A randomised feasibility study of computerised cognitive training as a therapeutic intervention for people with Huntington's disease (CogTrainHD)

Pilot Feasibility Stud. 2020 Jun 19;6:88. doi: 10.1186/s40814-020-00623-z. eCollection 2020.

Abstract

Background: Huntington's disease (HD) is associated with a range of cognitive deficits including problems with executive function. In the absence of a disease modifying treatment, cognitive training has been proposed as a means of slowing cognitive decline; however, the impact of cognitive training in HD patient populations remains unclear. The CogTrainHD study assessed the feasibility and acceptability of home-based computerised executive function training, for people impacted by HD.

Methods: Thirty HD gene carriers were recruited and randomised to either executive function training or non-intervention control groups. Participants allocated to the intervention group were asked to complete executive function training three times a week for 30 min for 12 weeks in their own homes. Semi-structured interviews were conducted with participants and friends, family or carers, to determine their views on the study.

Results: 26 out of 30 participants completed the baseline assessments and were subsequently randomised: 13 to the control group and 13 to the intervention group. 23 of the 30 participants were retained until study completion: 10/13 in the intervention group and 13/13 in the control group. 4/10 participants fully adhered to the executive function training.

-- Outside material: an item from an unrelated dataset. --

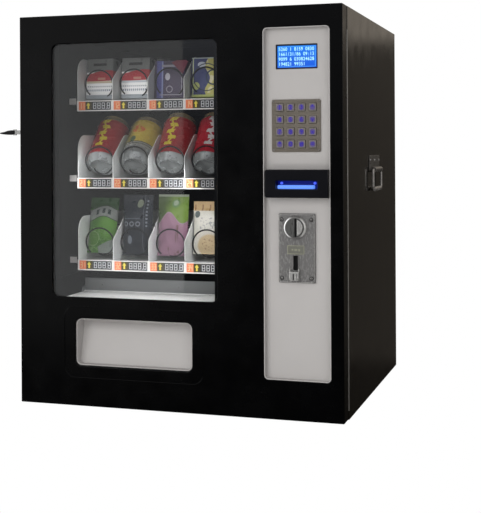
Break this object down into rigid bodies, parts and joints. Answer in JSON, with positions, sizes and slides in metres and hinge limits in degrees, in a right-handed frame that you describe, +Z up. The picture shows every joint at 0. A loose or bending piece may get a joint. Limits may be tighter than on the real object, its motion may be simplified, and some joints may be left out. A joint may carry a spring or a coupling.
{
  "type": "snack vending machine",
  "caption": "Counter-top snack vending machine: steel cabinet, hinged glazed door with keypad and payment column, coil trays, push-in delivery flap.",
  "frame": {"origin": "centre of the flat base, on the surface the machine stands on", "axes": "+X right as seen from the front, +Y to the back, +Z up"},
  "size_m": [0.6775, 0.617, 0.725],
  "materials": {
    "black_paint": "satin gloss black powder coat",
    "grey_paint": "satin light-grey paint",
    "white_paint": "satin white paint",
    "steel": "brushed",
    "key_metal": "satin keys",
    "chrome": "polished plating",
    "black_plastic": "fine moulded grain",
    "black_wire": "satin coated spring wire",
    "window_glass": "clear"
  },
  "bodies": {
    "cabinet": {"cabinet_shell": "black_paint", "back_panel": "black_paint", "partition": "black_paint", "tray_rack_left": "black_paint", "delivery_chute": "grey_paint", "control_box": "steel", "power_cord": "black_plastic", "hinge_leaf_cabinet": "steel", "handle_plate_right": "chrome", "handle_plate_left": "chrome"},
    "door": {"door_panel": "black_paint", "window_pane": "window_glass", "control_panel": "grey_paint", "display_module": "black_plastic", "keypad_plate": "steel", "note_acceptor": "black_plastic", "coin_faceplate": "chrome", "coin_mech": "black_plastic", "door_lock": "chrome", "hinge_leaf_door": "steel"},
    "baffle": {"drop_baffle": "white_paint"},
    "flap": {"delivery_flap": "grey_paint"},
    "reject_button": {"coin_reject_button": "chrome"},
    "lock_plug": {"lock_key": "steel"},
    "bail_right": {"handle_bail_right": "chrome"},
    "bail_left": {"handle_bail_left": "chrome"},
    "tray_1": {"tray_1": "white_paint", "motor_bank_1": "black_plastic"},
    "coil_11": {"coil_11": "black_wire"},
    "coil_12": {"coil_12": "black_wire"},
    "coil_13": {"coil_13": "black_wire"},
    "coil_14": {"coil_14": "black_wire"},
    "tray_2": {"tray_2": "white_paint", "motor_bank_2": "black_plastic"},
    "coil_21": {"coil_21": "black_wire"},
    "coil_22": {"coil_22": "black_wire"},
    "coil_23": {"coil_23": "black_wire"},
    "coil_24": {"coil_24": "black_wire"},
    "tray_3": {"tray_3": "white_paint", "motor_bank_3": "black_plastic"},
    "coil_31": {"coil_31": "black_wire"},
    "coil_32": {"coil_32": "black_wire"},
    "coil_33": {"coil_33": "black_wire"},
    "coil_34": {"coil_34": "black_wire"},
    "key_11": {"key_11": "key_metal"},
    "key_12": {"key_12": "key_metal"},
    "key_13": {"key_13": "key_metal"},
    "key_14": {"key_14": "key_metal"},
    "key_21": {"key_21": "key_metal"},
    "key_22": {"key_22": "key_metal"},
    "key_23": {"key_23": "key_metal"},
    "key_24": {"key_24": "key_metal"},
    "key_31": {"key_31": "key_metal"},
    "key_32": {"key_32": "key_metal"},
    "key_33": {"key_33": "key_metal"},
    "key_34": {"key_34": "key_metal"},
    "key_41": {"key_41": "key_metal"},
    "key_42": {"key_42": "key_metal"},
    "key_43": {"key_43": "key_metal"},
    "key_44": {"key_44": "key_metal"}
  },
  "joints": [
    {"name": "door_swing", "type": "hinge", "parent": "cabinet", "child": "door", "pos_m": [0.3062, -0.25, 0.35], "axis": [0, 0, 1], "range_deg": [0, 110]},
    {"name": "flap_push", "type": "hinge", "parent": "door", "child": "flap", "pos_m": [-0.08225, -0.252, 0.16], "axis": [1, 0, 0], "range_deg": [0, 50]},
    {"name": "baffle_drop", "type": "hinge", "parent": "cabinet", "child": "baffle", "pos_m": [-0.091, -0.151, 0.196], "axis": [1, 0, 0], "range_deg": [0, 40]},
    {"name": "coin_reject_press", "type": "slide", "parent": "door", "child": "reject_button", "axis": [0, 1, 0], "range_m": [0, 0.004]},
    {"name": "lock_turn", "type": "hinge", "parent": "door", "child": "lock_plug", "pos_m": [-0.3075, -0.2715, 0.509], "axis": [-1, 0, 0], "range_deg": [0, 90]},
    {"name": "handle_right_lift", "type": "hinge", "parent": "cabinet", "child": "bail_right", "pos_m": [0.314, 0.015, 0.434], "axis": [0, -1, 0], "range_deg": [0, 90]},
    {"name": "handle_left_lift", "type": "hinge", "parent": "cabinet", "child": "bail_left", "pos_m": [-0.314, 0.015, 0.434], "axis": [0, 1, 0], "range_deg": [0, 90]},
    {"name": "tray_1_slide", "type": "slide", "parent": "cabinet", "child": "tray_1", "axis": [0, -1, 0], "range_m": [0, 0.055]},
    {"name": "vend_coil_11_turn", "type": "hinge", "parent": "tray_1", "child": "coil_11", "pos_m": [-0.20125, 0, 0.604], "axis": [0, 1, 0], "range_deg": [0, 360]},
    {"name": "vend_coil_12_turn", "type": "hinge", "parent": "tray_1", "child": "coil_12", "pos_m": [-0.12775, 0, 0.604], "axis": [0, 1, 0], "range_deg": [0, 360]},
    {"name": "vend_coil_13_turn", "type": "hinge", "parent": "tray_1", "child": "coil_13", "pos_m": [-0.05425, 0, 0.604], "axis": [0, 1, 0], "range_deg": [0, 360]},
    {"name": "vend_coil_14_turn", "type": "hinge", "parent": "tray_1", "child": "coil_14", "pos_m": [0.01925, 0, 0.604], "axis": [0, 1, 0], "range_deg": [0, 360]},
    {"name": "tray_2_slide", "type": "slide", "parent": "cabinet", "child": "tray_2", "axis": [0, -1, 0], "range_m": [0, 0.055]},
    {"name": "vend_coil_21_turn", "type": "hinge", "parent": "tray_2", "child": "coil_21", "pos_m": [-0.20125, 0, 0.454], "axis": [0, 1, 0], "range_deg": [0, 360]},
    {"name": "vend_coil_22_turn", "type": "hinge", "parent": "tray_2", "child": "coil_22", "pos_m": [-0.12775, 0, 0.454], "axis": [0, 1, 0], "range_deg": [0, 360]},
    {"name": "vend_coil_23_turn", "type": "hinge", "parent": "tray_2", "child": "coil_23", "pos_m": [-0.05425, 0, 0.454], "axis": [0, 1, 0], "range_deg": [0, 360]},
    {"name": "vend_coil_24_turn", "type": "hinge", "parent": "tray_2", "child": "coil_24", "pos_m": [0.01925, 0, 0.454], "axis": [0, 1, 0], "range_deg": [0, 360]},
    {"name": "tray_3_slide", "type": "slide", "parent": "cabinet", "child": "tray_3", "axis": [0, -1, 0], "range_m": [0, 0.055]},
    {"name": "vend_coil_31_turn", "type": "hinge", "parent": "tray_3", "child": "coil_31", "pos_m": [-0.20125, 0, 0.295], "axis": [0, 1, 0], "range_deg": [0, 360]},
    {"name": "vend_coil_32_turn", "type": "hinge", "parent": "tray_3", "child": "coil_32", "pos_m": [-0.12775, 0, 0.295], "axis": [0, 1, 0], "range_deg": [0, 360]},
    {"name": "vend_coil_33_turn", "type": "hinge", "parent": "tray_3", "child": "coil_33", "pos_m": [-0.05425, 0, 0.295], "axis": [0, 1, 0], "range_deg": [0, 360]},
    {"name": "vend_coil_34_turn", "type": "hinge", "parent": "tray_3", "child": "coil_34", "pos_m": [0.01925, 0, 0.295], "axis": [0, 1, 0], "range_deg": [0, 360]},
    {"name": "key_11_press", "type": "slide", "parent": "door", "child": "key_11", "axis": [0, 1, 0], "range_m": [0, 0.002]},
    {"name": "key_12_press", "type": "slide", "parent": "door", "child": "key_12", "axis": [0, 1, 0], "range_m": [0, 0.002]},
    {"name": "key_13_press", "type": "slide", "parent": "door", "child": "key_13", "axis": [0, 1, 0], "range_m": [0, 0.002]},
    {"name": "key_14_press", "type": "slide", "parent": "door", "child": "key_14", "axis": [0, 1, 0], "range_m": [0, 0.002]},
    {"name": "key_21_press", "type": "slide", "parent": "door", "child": "key_21", "axis": [0, 1, 0], "range_m": [0, 0.002]},
    {"name": "key_22_press", "type": "slide", "parent": "door", "child": "key_22", "axis": [0, 1, 0], "range_m": [0, 0.002]},
    {"name": "key_23_press", "type": "slide", "parent": "door", "child": "key_23", "axis": [0, 1, 0], "range_m": [0, 0.002]},
    {"name": "key_24_press", "type": "slide", "parent": "door", "child": "key_24", "axis": [0, 1, 0], "range_m": [0, 0.002]},
    {"name": "key_31_press", "type": "slide", "parent": "door", "child": "key_31", "axis": [0, 1, 0], "range_m": [0, 0.002]},
    {"name": "key_32_press", "type": "slide", "parent": "door", "child": "key_32", "axis": [0, 1, 0], "range_m": [0, 0.002]},
    {"name": "key_33_press", "type": "slide", "parent": "door", "child": "key_33", "axis": [0, 1, 0], "range_m": [0, 0.002]},
    {"name": "key_34_press", "type": "slide", "parent": "door", "child": "key_34", "axis": [0, 1, 0], "range_m": [0, 0.002]},
    {"name": "key_41_press", "type": "slide", "parent": "door", "child": "key_41", "axis": [0, 1, 0], "range_m": [0, 0.002]},
    {"name": "key_42_press", "type": "slide", "parent": "door", "child": "key_42", "axis": [0, 1, 0], "range_m": [0, 0.002]},
    {"name": "key_43_press", "type": "slide", "parent": "door", "child": "key_43", "axis": [0, 1, 0], "range_m": [0, 0.002]},
    {"name": "key_44_press", "type": "slide", "parent": "door", "child": "key_44", "axis": [0, 1, 0], "range_m": [0, 0.002]}
  ]
}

All participants in the control group 13/13 completed the study as intended. Interview data suggested several key facilitators including participant determination, motivation, incorporation of the intervention into routine and support from friends and family members. Practical limitations, including lack of time, difficulty and frustration in completing the intervention, were identified as barriers to study completion.

Conclusions: The CogTrainHD feasibility study provides important evidence regarding the feasibility and acceptability of a home-based cognitive training intervention for people with HD. Variable adherence to the cognitive training implies that the intervention is not feasible to all participants in its current form. The study has highlighted important aspects in relation to both the study and intervention design that require consideration, and these include the design of games in the executive function training software, logistical considerations such as lack of time, the limited time participants had to complete the intervention and the number of study visits required. Further studies are necessary before computerised executive function training can be recommended routinely for people with HD.

Trial registration: ClinicalTrials.gov, Registry number NCT02990676.

Keywords: Adherence; Brain training; Cognition; Cognitive training; Executive function training; Feasibility; Huntington’s disease.